1931 Peter Klöckner heads a delegation of German industrialists on a trip to Russia, where Germany inks deals worth approximately two billion marks and becomes the Soviet Union's most important trading partner.

In addition, Peter Klöckner was a member of the following associations (as of Feb. 1930):

- German section of the International Chamber of Commerce, Berlin (from January 1926)
- Society for the Promotion of Political Education, Berlin (from June 1927)
- Municipal Political Association of the Center Party, Cologne (January 27, 1930–December 31, 1931)
- International Emigrant Aid, Berlin (from June 1928)
- Deutsches Museum, Munich (from July 1928)
- Friends of the Europäische Revue (from April 1929)
- Friends of Cologne University (from February 1928)
- Senator of the German Academy, Munich (from May 1925)
- Friends of Aachen University (member of the administrative board)

Klöckner was a member of the Ruhrlade from its founding in January 1928. In October 1937, he launched the successor group, the Kleiner Kreis.

Klöckner was a devout Catholic who often played a special role among the major German industrialists. He was a member of the Catholic Center Party, which he supported with donations. Through his younger brother, Dr. Florian Klöckner, he had access to ministry and government officials and Christian trade unions. Due to his company's role in production and trade, as well as its numerous factories outside the Ruhr region, he remained something of an outsider in the powerful industrial associations.
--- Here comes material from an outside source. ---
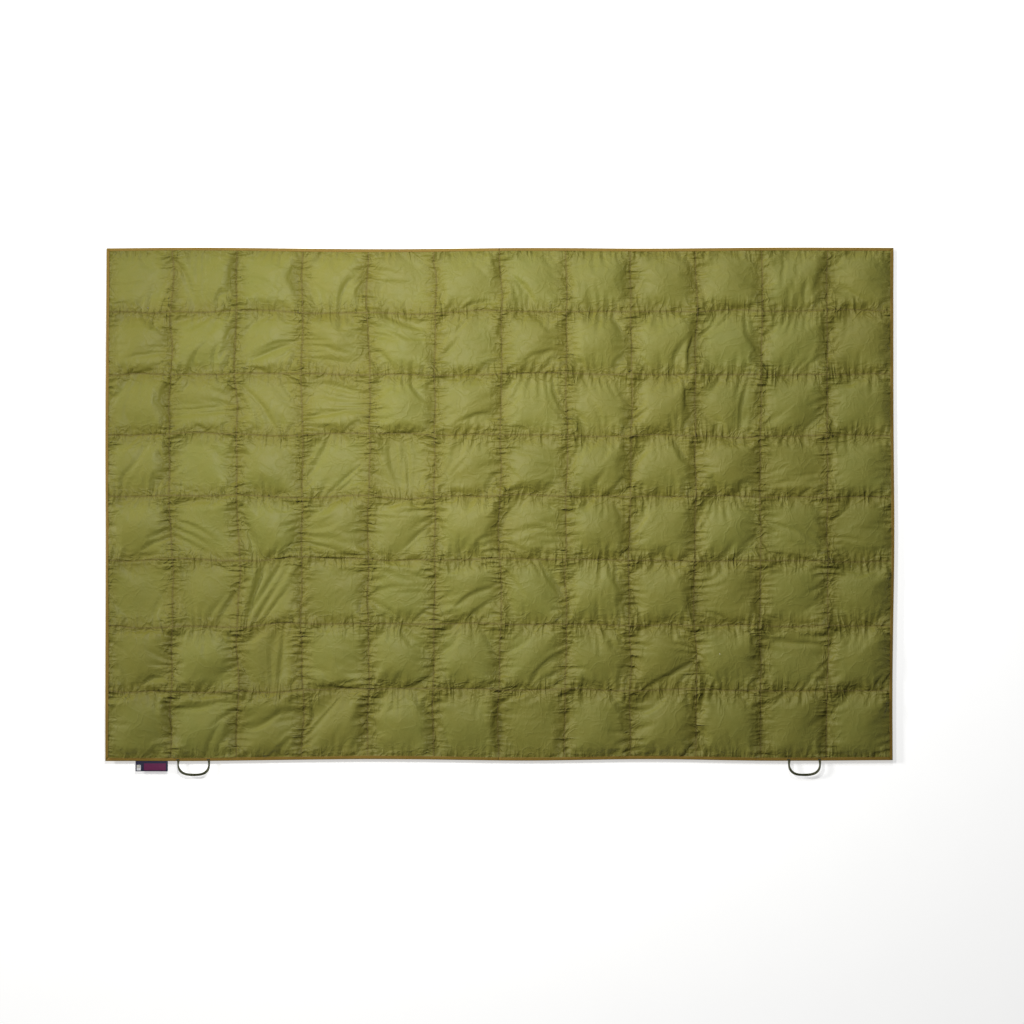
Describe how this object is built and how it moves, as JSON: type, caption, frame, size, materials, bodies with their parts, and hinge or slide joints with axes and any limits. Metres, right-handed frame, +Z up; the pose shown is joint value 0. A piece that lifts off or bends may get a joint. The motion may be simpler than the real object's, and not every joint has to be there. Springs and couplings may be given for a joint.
{
  "type": "camp quilt",
  "caption": "Rectangular box-quilted camp quilt with filled square cells, bound edges, two corner tie loops and a woven edge label, folding in thirds.",
  "frame": {"origin": "on the ground, under the middle of the outline with its hanging loops", "axes": "+X along the long side, +Y across the quilt away from the loops and label, +Z up out of the top face"},
  "size_m": [1.95, 1.3066, 0.03],
  "materials": {
    "top_shell_fabric": "olive green light ripstop nylon taffeta, soft sheen",
    "back_shell_fabric": "olive green light nylon taffeta, soft sheen",
    "edge_binding": "golden brown woven edge tape",
    "quilting_thread": "tan polyester sewing thread",
    "binding_thread": "brown polyester sewing thread",
    "fill": "white down clusters",
    "loop_tape": "dark olive grosgrain tape",
    "woven_label": "dark blue woven label, matt",
    "label_thread": "off-white embroidery thread"
  },
  "bodies": {
    "left_third": {"top_shell_left": "top_shell_fabric", "back_shell_left": "back_shell_fabric", "horizontal_stitches_left": "quilting_thread", "binding_stitches_left": "binding_thread", "binding_top_left": "edge_binding", "binding_bottom_left": "edge_binding", "binding_left_side": "edge_binding", "down_fill_column_01": "fill", "down_fill_column_02": "fill", "down_fill_column_03": "fill", "down_fill_column_04": "fill", "vertical_stitches_01": "quilting_thread", "vertical_stitches_02": "quilting_thread", "vertical_stitches_03": "quilting_thread", "left_loop_bar_tacks": "binding_thread"},
    "middle_third": {"top_shell_middle": "top_shell_fabric", "back_shell_middle": "back_shell_fabric", "horizontal_stitches_middle": "quilting_thread", "binding_stitches_middle": "binding_thread", "binding_top_middle": "edge_binding", "binding_bottom_middle": "edge_binding", "down_fill_column_05": "fill", "down_fill_column_06": "fill", "down_fill_column_07": "fill", "down_fill_column_08": "fill", "vertical_stitches_04": "quilting_thread", "vertical_stitches_05": "quilting_thread", "vertical_stitches_06": "quilting_thread", "vertical_stitches_07": "quilting_thread", "vertical_stitches_08": "quilting_thread"},
    "right_third": {"top_shell_right": "top_shell_fabric", "back_shell_right": "back_shell_fabric", "horizontal_stitches_right": "quilting_thread", "binding_stitches_right": "binding_thread", "binding_top_right": "edge_binding", "binding_bottom_right": "edge_binding", "binding_right_side": "edge_binding", "down_fill_column_09": "fill", "down_fill_column_10": "fill", "down_fill_column_11": "fill", "down_fill_column_12": "fill", "vertical_stitches_09": "quilting_thread", "vertical_stitches_10": "quilting_thread", "vertical_stitches_11": "quilting_thread", "right_loop_bar_tacks": "binding_thread"},
    "left_loop": {"left_loop": "loop_tape"},
    "right_loop": {"right_loop": "loop_tape"},
    "label": {"label": "woven_label", "label_bar_tack": "label_thread"}
  },
  "joints": [
    {"name": "fold_left", "type": "hinge", "parent": "middle_third", "child": "left_third", "pos_m": [-0.32675, 0.0183, 0.047], "axis": [0, 1, 0], "range_deg": [0, 180]},
    {"name": "fold_right", "type": "hinge", "parent": "middle_third", "child": "right_third", "pos_m": [0.32675, 0.0183, 0.0305], "axis": [0, -1, 0], "range_deg": [0, 180]},
    {"name": "left_loop_swing", "type": "hinge", "parent": "left_third", "child": "left_loop", "pos_m": [-0.757, -0.6181, 0.011], "axis": [-1, 0, 0], "range_deg": [-15, 90]},
    {"name": "right_loop_swing", "type": "hinge", "parent": "right_third", "child": "right_loop", "pos_m": [0.757, -0.6181, 0.011], "axis": [-1, 0, 0], "range_deg": [-15, 90]},
    {"name": "label_flap", "type": "hinge", "parent": "left_third", "child": "label", "pos_m": [-0.861, -0.6181, 0.011], "axis": [-1, 0, 0], "range_deg": [-15, 90]}
  ]
}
===Relationship to the Nazis===
According to a press release, after Hitler's speech at the Düsseldorf Industrial Club in January 1932, Klöckner urgently warned about Nazi "experiments". He did not join the NSDAP and viewed the Nazi state's intervention in the economy with concern, fearing expropriation. He was never appointed Wehrwirtschaftsführer and was monitored by the Gestapo as a "politically active person". On the other hand, he did not oppose the system in any recognizable way. He occasionally expressed admiration for the Führer and adapted to the system, at least outwardly. Large parts of his group were integrated into the state-controlled military and war economy.

== Honors and awards ==
- 1905 Appointment as Commercial Councilor
- 1918 Appointment as Privy Commercial Councilor
- 1919 Awarded an honorary doctorate by the Technical University of Aachen
- 1922 Knight Commander Order of St. Gregory the Great
- 1929 Naming of a street in Koblenz after Peter Klöckner

== Literature ==

- Adenauer, Konrad. Die Briefe Konrad Adenauers an Dora Pferdmenges 1933–1949. Bonn, 2007.
- Goldbeck, Gustav. "Klöckner, Peter." Vol. 12 of Neue Deutsche Biographie (NDB), 105–107. Berlin: Duncker & Humblot, 1980. ISBN 3-428-00193-1 (Digitalisat).
- Luntowski, Gustav. Hitler und die Herren an der Ruhr: Wirtschaftsmacht und Staatsmacht im Dritten Reich. Frankfurt am Main, 2000.
- Muthesius, Volkmar. Peter Klöckner und sein Werk. Essen, 1941. Reviewed and expanded 2nd edition, Essen 1959.
- Pinner, Felix (Frank Faßland). Deutsche Wirtschaftsführer, 99–104. Die Weltbühne: Charlottenburg, Berlin, 1925.
- Pritzkoleit, Kurt. Männer Mächte Monopole: Hinter den Türen der westdeutschen Wirtschaft, 89–102. Düsseldorf, 1953.
- Pudor, Fritz, ed. Nekrologe: Aus dem rheinisch-westfälischen Industriegebiet; Jahrgang 1939–1951, 33–35. Düsseldorf, 1955.
- Reichert, Jakob. "Peter Klöckner (1863–1940)." In Rheinisch-Westfälische Wirtschaftsbiographien. Vol. 7, 85–104. Münster: Aschendorff, 1960.
- Weisbrod, Bernd. Schwerindustrie in der Weimarer Republik: Interessenpolitik zwischen Stabilisierung und Krise. Wuppertal, 1978.
- Wenzel, Georg. Deutscher Wirtschaftsführer, 1167. Hanseatische Verlagsanstalt: Hamburg, 1929.